Gazpacho is a kind of soup; that much is a given. It’s usually – though not always! – served cold. It comes from an old recipe involving bread, garlic, vinegar, olive oil, salt, and water, and those ingredients are standard, though you can apparently get away with leaving out one or more of them if the soup is nonetheless sufficiently gazpacho-like. It has variations throughout Spain and, now, around the globe. It is now commonly, but by no means universally, made with tomatoes. Cucumbers, onions, and peppers are also common ingredients. It was traditionally made using a mortar and pestle, but food processors and blenders are popular today for reasons that should be obvious. It may be thick or it may be thin; you may even drink gazpacho from a glass, but you are unlikely to finish a bowl of gazpacho using just a fork. It may be garnished with boiled eggs, ham, almonds, or various other vegetables. (Or, you know, cheese, if you want.)

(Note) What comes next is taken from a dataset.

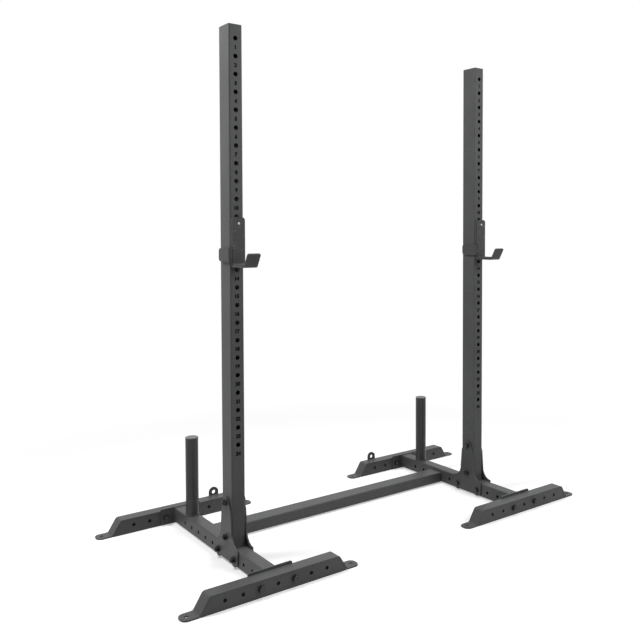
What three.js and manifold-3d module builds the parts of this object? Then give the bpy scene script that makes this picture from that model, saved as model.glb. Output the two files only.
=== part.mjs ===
// Pair of upright posts on two base rails, joined by a low cross tube, with a
// bar cup hung on each post and a storage post behind it.
// Units are millimetres. X runs from the left post to the right post, Y to the
// rear and Z up. The origin is on the floor, in the middle of the footprint.

import * as THREE from 'three';
import { mergeVertices } from 'three/addons/utils/BufferGeometryUtils.js';
import Module from 'manifold-3d';

const wasm = await Module();
wasm.setup();

// Clearances and facets
const seatGap = 0.3;
const cutOverrun = 10;
const boltSides = 6;
const holeSides = 8;
const roundSides = 24;
const cornerSteps = 2;

// Overall layout
const standHeight = 1840;
const postSpacing = 1140;
const holePitch = 60;

// Upright posts
const postWidth = 50;
const postDepth = 75;
const tubeWall = 3;
const tubeCorner = 5;
const pegHoleDiameter = 16;
const pegHoleCount = 24;
const topHoleDrop = 47;
const capThickness = 3;
const capSkirtLength = 18;
const capSkirtWall = 2.5;

// Base rails, which run to the front and to the rear of the posts
const railWidth = 50;
const railTop = 60;
const railBottom = 4;
const railFrontReach = 252;
const railRearReach = 461;
const railHoleHeight = 30;
const railHoleFirst = -3;
const railHoleLast = 6;

// Bolts, nuts and washers
const boltDiameter = 12;
const boltHoleDiameter = 13;
const boltHeadAcross = 19;
const boltHeadHeight = 7.5;
const boltStickOut = 4;
const nutHeight = 10;
const washerDiameter = 24;
const washerThickness = 2.5;

// Plates that tie each rail to its feet
const endPlateWidth = 160;
const endPlateThickness = 6;
const endPlateTop = 64;
const endPlateBottom = 2;

// Feet: a bent strap over two side plates
const footDepth = 50;
const footHeight = 56;
const footTopHalf = 230;
const footBaseHalf = 262;
const footTabReach = 317;
const footTabCorner = 20;
const footTabHoleReach = 296;
const footTabHoleDiameter = 13;
const strapThickness = 5;
const strapBendRadius = 8;
const footPlateThickness = 5;
const footPlateTopInset = 5;
const footPlateBaseInset = 10;
const footHoleHeight = 29;
const footHolePitch = 61;
const footHoleHalfCount = 3;
const footBoltIndex = 1;

// Eye plate on the rear face of each rear foot
const eyePlateThickness = 6;
const eyePlateRadius = 20;
const eyePlateTop = 88;
const eyePlateBottom = 12;
const eyeHoleDiameter = 15;
const eyePlateReach = 166;

// Gusset plates on both sides of each post and rail
const gussetThickness = 5;
const gussetTop = 230;
const gussetNeckHalf = 34;
const gussetNeckHeight = 185;
const gussetFlareHeight = 112;
const gussetFlareHalf = 40;
const gussetFootHalf = 85;
const gussetShoulderHeight = 66;
const gussetBottom = 4;
const gussetWebBottom = 12;
const gussetUpperBoltHeight = 210;
const gussetLowerBoltHeight = 90;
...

In other words, gazpacho is a general kind of idea, like garden salad (which we also had tonight), meatloaf (did not have), ice cream (soon to be served), beer (drinking now), pizza (had for lunch), chili (not today), lasagne (not lately), and really just about any well-established recipe of any real complexity from anywhere on the planet. You can have the same kind of fun arguing about edge cases of gazpacho (or chili, or lasagne, or…) as you can about edge cases of chairs, tables, cups, et cetera. The way your mom made a particular dish (if she did) is naturally important to you, but we don’t all have the same mom. Nobody requires you to like the way everyone else makes it. The number one rule with almost any food is “Enjoy it”; if you can’t follow the number one rule, try finding someone at your table who can and let them have yours.